**Work required:** Which lines contain the word "piece"? Return each of them as written.

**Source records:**
::::

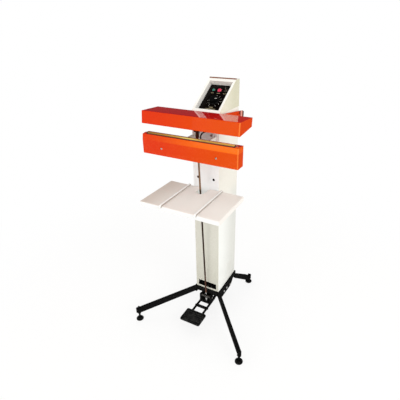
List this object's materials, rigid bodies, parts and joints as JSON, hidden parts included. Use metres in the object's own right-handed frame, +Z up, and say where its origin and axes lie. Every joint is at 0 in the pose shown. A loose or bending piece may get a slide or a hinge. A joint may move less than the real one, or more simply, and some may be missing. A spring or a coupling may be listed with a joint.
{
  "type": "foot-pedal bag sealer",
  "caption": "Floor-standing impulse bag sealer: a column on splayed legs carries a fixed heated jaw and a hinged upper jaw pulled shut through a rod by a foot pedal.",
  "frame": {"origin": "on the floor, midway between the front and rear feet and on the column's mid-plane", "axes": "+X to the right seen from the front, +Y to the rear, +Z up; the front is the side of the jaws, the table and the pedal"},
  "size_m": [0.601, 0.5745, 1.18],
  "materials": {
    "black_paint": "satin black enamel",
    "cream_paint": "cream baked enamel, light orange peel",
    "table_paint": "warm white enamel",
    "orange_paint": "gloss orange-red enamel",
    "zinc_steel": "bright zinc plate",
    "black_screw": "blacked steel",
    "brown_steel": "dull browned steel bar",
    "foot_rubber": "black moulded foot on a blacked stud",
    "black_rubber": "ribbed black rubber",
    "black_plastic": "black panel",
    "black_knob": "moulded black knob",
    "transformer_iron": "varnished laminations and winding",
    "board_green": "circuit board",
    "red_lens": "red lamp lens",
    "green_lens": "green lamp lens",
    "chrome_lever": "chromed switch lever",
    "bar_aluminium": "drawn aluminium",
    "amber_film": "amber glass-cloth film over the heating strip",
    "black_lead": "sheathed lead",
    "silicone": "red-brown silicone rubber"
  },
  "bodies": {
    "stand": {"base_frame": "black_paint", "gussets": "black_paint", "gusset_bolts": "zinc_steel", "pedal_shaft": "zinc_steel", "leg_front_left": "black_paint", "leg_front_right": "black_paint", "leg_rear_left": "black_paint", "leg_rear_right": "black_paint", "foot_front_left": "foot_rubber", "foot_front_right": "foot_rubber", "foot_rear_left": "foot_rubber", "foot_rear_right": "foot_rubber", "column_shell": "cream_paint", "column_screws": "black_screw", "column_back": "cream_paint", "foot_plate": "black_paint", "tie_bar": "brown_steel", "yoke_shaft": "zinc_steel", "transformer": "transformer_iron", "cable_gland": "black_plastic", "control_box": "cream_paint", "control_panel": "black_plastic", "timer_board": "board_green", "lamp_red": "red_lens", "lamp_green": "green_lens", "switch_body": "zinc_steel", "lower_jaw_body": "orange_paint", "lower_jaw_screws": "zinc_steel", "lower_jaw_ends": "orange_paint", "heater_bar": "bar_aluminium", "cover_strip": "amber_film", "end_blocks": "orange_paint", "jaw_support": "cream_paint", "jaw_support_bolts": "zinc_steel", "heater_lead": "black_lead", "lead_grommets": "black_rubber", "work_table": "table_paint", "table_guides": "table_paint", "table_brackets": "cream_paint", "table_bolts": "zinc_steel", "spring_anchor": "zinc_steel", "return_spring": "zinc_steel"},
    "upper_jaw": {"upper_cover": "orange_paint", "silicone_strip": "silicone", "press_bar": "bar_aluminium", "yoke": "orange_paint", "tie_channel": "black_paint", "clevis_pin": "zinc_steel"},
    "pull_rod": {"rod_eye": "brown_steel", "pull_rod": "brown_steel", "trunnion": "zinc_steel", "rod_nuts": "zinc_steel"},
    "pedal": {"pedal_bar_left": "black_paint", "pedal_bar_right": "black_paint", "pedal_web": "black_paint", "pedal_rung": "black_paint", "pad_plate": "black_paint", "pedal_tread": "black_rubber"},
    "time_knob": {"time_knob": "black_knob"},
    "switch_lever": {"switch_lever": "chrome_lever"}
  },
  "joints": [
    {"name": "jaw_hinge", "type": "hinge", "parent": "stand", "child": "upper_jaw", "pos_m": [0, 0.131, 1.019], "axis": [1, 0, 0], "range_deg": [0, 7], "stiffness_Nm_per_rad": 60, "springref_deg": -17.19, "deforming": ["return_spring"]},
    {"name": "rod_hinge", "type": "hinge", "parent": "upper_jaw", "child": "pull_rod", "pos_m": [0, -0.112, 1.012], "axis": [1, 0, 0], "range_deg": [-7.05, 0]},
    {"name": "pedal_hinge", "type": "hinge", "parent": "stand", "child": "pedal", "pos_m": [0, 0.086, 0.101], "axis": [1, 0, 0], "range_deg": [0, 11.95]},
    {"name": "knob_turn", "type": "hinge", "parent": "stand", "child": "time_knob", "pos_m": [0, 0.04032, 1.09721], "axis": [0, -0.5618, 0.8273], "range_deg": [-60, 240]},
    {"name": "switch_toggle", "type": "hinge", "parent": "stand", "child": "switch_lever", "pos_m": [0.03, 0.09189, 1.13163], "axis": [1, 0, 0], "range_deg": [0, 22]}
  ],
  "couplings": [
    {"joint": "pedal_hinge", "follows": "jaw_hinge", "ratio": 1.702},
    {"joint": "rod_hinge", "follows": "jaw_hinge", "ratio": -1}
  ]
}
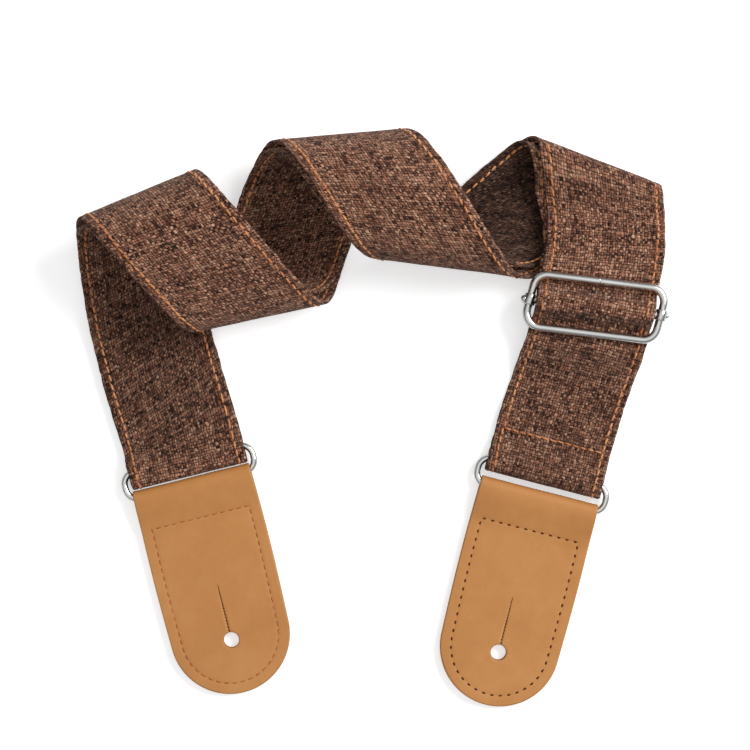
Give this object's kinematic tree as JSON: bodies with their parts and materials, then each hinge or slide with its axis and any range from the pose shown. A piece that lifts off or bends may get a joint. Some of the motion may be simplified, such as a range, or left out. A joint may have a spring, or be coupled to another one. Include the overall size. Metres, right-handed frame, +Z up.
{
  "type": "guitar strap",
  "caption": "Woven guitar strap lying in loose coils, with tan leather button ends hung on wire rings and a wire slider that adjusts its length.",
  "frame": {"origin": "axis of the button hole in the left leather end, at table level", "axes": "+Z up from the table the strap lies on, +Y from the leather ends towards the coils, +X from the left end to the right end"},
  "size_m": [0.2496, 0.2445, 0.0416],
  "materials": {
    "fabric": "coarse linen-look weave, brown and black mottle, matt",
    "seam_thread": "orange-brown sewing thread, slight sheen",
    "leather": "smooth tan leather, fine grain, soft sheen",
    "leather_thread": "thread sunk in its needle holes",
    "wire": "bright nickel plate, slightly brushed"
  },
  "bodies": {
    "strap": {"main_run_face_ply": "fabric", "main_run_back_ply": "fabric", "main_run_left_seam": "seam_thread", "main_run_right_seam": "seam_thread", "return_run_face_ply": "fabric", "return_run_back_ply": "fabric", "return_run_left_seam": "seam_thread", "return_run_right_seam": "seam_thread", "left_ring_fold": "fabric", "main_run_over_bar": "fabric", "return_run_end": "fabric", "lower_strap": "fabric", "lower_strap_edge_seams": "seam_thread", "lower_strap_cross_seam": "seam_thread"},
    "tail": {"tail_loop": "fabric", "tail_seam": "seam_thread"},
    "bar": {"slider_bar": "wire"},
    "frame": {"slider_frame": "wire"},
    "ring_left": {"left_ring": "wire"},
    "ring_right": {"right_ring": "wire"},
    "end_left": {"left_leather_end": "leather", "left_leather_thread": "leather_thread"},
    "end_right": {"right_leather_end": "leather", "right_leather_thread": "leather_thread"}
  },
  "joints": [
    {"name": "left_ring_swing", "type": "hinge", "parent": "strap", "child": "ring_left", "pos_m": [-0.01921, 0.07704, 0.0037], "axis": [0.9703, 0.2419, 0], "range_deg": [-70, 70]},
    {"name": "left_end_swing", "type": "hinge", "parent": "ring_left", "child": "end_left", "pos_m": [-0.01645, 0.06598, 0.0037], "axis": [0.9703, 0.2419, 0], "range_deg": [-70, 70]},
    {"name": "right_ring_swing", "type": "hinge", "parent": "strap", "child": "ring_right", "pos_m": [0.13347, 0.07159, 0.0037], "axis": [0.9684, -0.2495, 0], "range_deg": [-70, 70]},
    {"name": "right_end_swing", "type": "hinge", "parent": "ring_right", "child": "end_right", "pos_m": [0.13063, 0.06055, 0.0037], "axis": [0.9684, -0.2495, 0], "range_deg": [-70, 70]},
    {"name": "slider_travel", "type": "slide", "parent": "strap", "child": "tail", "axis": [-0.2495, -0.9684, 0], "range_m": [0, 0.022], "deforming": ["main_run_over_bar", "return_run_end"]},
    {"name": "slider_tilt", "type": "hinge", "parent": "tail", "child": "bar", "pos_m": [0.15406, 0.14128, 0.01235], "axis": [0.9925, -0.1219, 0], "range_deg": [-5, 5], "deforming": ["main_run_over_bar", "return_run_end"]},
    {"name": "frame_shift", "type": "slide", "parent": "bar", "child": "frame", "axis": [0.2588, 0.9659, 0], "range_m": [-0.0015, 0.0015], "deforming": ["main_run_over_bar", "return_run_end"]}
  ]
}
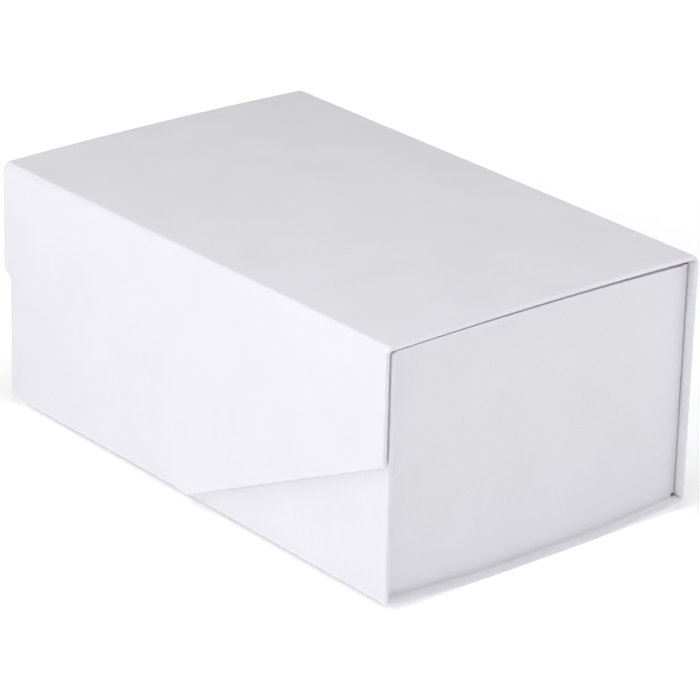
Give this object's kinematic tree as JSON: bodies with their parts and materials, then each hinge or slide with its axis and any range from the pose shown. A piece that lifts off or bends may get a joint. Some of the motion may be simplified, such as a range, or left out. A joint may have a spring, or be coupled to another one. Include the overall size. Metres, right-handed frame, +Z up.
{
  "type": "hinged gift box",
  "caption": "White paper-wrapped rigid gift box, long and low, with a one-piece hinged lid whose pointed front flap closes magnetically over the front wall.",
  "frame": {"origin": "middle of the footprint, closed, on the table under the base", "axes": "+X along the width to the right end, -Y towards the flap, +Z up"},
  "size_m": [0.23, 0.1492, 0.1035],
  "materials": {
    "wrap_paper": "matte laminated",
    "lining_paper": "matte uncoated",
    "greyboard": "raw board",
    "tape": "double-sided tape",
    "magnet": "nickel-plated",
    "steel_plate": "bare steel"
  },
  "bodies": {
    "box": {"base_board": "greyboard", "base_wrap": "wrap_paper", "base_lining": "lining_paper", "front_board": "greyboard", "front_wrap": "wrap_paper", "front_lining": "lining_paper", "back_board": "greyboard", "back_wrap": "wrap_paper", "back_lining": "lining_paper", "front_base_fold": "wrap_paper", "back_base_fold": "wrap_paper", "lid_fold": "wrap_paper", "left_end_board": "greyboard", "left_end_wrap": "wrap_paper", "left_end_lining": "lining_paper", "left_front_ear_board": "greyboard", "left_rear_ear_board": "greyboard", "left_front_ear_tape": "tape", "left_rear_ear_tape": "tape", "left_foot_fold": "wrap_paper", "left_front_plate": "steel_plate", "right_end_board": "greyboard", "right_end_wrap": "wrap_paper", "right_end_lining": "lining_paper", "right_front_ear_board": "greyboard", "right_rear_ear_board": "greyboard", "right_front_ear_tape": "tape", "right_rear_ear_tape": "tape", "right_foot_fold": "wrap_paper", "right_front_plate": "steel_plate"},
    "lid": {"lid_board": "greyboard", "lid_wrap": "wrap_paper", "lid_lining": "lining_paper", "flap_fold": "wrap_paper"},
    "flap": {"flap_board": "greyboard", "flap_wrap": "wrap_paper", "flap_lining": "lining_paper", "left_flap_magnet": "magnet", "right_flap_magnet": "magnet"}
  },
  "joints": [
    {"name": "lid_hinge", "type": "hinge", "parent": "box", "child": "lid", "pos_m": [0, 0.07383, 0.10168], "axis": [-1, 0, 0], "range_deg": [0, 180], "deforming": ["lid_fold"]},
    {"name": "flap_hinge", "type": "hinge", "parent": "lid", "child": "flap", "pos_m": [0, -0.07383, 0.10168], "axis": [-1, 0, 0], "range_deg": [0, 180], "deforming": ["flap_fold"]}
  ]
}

::::

**Exercise result:**
List this object's materials, rigid bodies, parts and joints as JSON, hidden parts included. Use metres in the object's own right-handed frame, +Z up, and say where its origin and axes lie. Every joint is at 0 in the pose shown. A loose or bending piece may get a slide or a hinge. A joint may move less than the real one, or more simply, and some may be missing. A spring or a coupling may be listed with a joint.
Give this object's kinematic tree as JSON: bodies with their parts and materials, then each hinge or slide with its axis and any range from the pose shown. A piece that lifts off or bends may get a joint. Some of the motion may be simplified, such as a range, or left out. A joint may have a spring, or be coupled to another one. Include the overall size. Metres, right-handed frame, +Z up.
Give this object's kinematic tree as JSON: bodies with their parts and materials, then each hinge or slide with its axis and any range from the pose shown. A piece that lifts off or bends may get a joint. Some of the motion may be simplified, such as a range, or left out. A joint may have a spring, or be coupled to another one. Include the overall size. Metres, right-handed frame, +Z up.
  "caption": "White paper-wrapped rigid gift box, long and low, with a one-piece hinged lid whose pointed front flap closes magnetically over the front wall.",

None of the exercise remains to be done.